··· Material provided ···

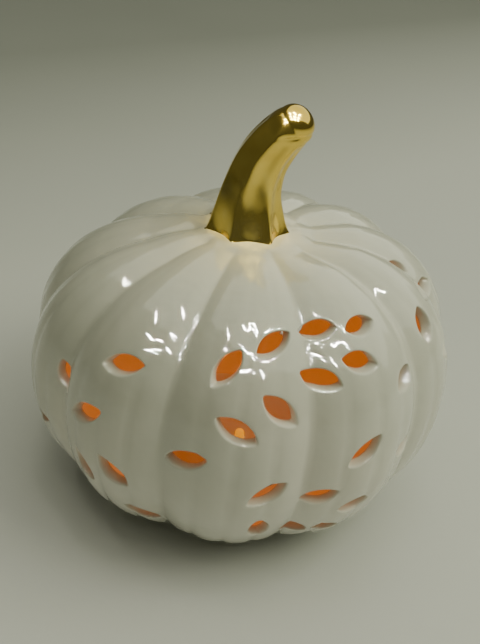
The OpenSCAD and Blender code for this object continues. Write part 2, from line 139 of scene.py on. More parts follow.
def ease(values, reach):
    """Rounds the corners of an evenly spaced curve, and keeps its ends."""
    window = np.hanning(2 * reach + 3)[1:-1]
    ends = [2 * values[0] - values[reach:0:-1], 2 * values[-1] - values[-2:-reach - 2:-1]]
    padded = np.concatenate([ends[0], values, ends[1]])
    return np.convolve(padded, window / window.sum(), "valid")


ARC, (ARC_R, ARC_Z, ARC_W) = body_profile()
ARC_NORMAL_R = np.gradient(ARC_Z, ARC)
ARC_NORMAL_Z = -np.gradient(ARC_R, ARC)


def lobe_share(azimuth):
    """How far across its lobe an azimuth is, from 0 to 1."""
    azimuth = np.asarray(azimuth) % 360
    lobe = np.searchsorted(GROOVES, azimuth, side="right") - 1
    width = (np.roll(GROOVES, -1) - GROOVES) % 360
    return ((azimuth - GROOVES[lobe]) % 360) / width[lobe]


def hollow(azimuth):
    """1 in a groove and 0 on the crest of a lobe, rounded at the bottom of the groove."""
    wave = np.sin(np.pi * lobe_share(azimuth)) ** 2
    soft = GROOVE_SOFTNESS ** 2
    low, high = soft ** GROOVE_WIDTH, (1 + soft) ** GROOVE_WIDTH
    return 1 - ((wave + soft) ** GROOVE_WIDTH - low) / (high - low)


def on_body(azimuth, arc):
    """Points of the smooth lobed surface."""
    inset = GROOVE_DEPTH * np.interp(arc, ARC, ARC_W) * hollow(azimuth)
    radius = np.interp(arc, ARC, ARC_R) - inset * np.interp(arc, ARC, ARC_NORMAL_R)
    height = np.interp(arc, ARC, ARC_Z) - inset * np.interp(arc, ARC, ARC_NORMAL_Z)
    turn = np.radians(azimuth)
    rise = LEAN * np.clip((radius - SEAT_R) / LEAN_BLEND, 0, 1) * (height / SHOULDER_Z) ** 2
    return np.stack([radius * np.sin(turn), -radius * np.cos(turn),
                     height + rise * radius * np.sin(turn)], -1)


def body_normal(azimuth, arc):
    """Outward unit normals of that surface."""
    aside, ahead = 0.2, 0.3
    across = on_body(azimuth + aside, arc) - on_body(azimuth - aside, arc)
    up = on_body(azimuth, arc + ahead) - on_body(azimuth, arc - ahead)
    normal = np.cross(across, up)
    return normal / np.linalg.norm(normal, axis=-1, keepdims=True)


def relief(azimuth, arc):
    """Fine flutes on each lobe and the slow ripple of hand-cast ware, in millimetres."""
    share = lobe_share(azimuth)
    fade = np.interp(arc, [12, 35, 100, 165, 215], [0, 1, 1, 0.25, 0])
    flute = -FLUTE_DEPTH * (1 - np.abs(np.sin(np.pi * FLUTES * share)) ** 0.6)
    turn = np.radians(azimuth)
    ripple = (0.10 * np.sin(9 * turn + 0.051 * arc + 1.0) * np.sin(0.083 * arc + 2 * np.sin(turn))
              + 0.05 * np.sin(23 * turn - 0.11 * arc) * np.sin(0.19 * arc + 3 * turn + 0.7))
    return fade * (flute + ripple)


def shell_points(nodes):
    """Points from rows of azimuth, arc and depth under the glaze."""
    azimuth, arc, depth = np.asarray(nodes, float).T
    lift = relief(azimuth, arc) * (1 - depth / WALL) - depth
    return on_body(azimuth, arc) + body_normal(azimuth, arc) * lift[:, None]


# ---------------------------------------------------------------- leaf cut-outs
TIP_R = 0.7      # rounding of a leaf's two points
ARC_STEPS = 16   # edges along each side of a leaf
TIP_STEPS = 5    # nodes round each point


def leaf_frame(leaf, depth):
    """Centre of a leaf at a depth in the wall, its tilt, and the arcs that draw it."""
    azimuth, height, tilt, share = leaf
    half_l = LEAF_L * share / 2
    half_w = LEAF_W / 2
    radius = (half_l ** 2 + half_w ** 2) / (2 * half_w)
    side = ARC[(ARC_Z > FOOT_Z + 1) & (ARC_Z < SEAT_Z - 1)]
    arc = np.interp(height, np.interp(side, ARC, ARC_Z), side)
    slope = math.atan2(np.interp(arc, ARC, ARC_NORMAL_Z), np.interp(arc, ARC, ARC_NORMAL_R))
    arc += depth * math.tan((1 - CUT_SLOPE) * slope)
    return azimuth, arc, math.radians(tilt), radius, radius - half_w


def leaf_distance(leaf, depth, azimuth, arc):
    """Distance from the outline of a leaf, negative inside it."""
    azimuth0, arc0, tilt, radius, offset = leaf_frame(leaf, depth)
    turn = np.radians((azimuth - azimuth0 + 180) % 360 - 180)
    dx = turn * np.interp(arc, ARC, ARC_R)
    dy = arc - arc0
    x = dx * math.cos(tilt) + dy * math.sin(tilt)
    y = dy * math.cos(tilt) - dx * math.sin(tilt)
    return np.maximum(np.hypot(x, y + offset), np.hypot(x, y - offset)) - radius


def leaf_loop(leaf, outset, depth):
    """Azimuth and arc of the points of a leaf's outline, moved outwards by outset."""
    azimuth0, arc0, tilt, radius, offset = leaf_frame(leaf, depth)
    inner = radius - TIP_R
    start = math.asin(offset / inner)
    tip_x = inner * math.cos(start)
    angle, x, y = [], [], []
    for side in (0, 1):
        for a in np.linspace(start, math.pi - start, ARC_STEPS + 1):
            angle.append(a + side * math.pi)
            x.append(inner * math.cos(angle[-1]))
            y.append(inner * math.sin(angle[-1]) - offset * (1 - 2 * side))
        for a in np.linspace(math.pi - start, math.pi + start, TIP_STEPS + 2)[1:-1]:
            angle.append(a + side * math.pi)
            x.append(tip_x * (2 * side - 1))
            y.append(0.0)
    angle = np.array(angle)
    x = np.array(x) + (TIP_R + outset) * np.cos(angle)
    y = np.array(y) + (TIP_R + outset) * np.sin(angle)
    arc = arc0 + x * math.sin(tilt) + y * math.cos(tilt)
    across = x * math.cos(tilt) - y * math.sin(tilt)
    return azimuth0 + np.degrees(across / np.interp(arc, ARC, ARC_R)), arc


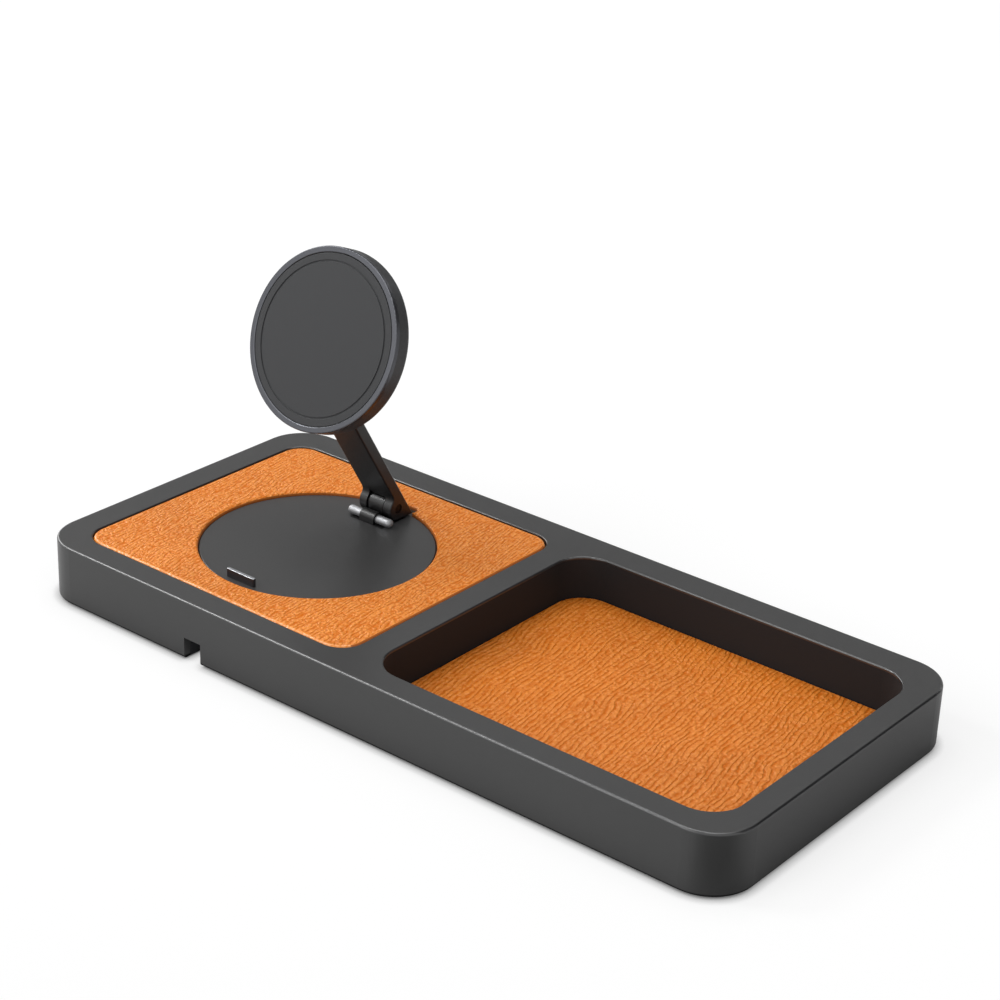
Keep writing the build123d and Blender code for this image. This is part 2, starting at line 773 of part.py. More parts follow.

···

Can you write out the lines above, from the first one through the one containing "return 1 - ((wave", exactly as they appear and nothing more?

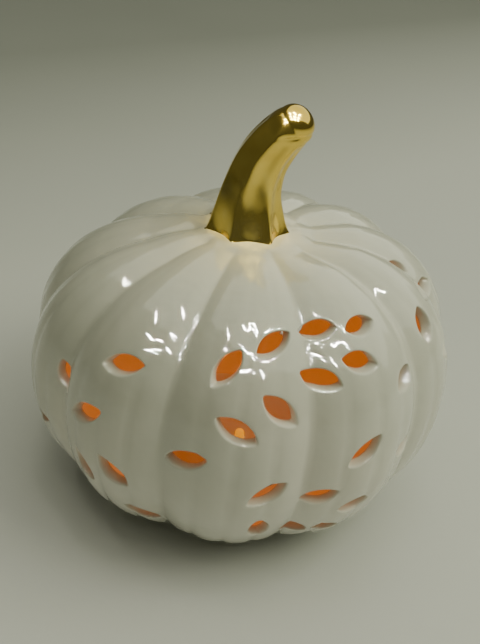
The OpenSCAD and Blender code for this object continues. Write part 2, from line 139 of scene.py on. More parts follow.
def ease(values, reach):
    """Rounds the corners of an evenly spaced curve, and keeps its ends."""
    window = np.hanning(2 * reach + 3)[1:-1]
    ends = [2 * values[0] - values[reach:0:-1], 2 * values[-1] - values[-2:-reach - 2:-1]]
    padded = np.concatenate([ends[0], values, ends[1]])
    return np.convolve(padded, window / window.sum(), "valid")


ARC, (ARC_R, ARC_Z, ARC_W) = body_profile()
ARC_NORMAL_R = np.gradient(ARC_Z, ARC)
ARC_NORMAL_Z = -np.gradient(ARC_R, ARC)


def lobe_share(azimuth):
    """How far across its lobe an azimuth is, from 0 to 1."""
    azimuth = np.asarray(azimuth) % 360
    lobe = np.searchsorted(GROOVES, azimuth, side="right") - 1
    width = (np.roll(GROOVES, -1) - GROOVES) % 360
    return ((azimuth - GROOVES[lobe]) % 360) / width[lobe]


def hollow(azimuth):
    """1 in a groove and 0 on the crest of a lobe, rounded at the bottom of the groove."""
    wave = np.sin(np.pi * lobe_share(azimuth)) ** 2
    soft = GROOVE_SOFTNESS ** 2
    low, high = soft ** GROOVE_WIDTH, (1 + soft) ** GROOVE_WIDTH
    return 1 - ((wave + soft) ** GROOVE_WIDTH - low) / (high - low)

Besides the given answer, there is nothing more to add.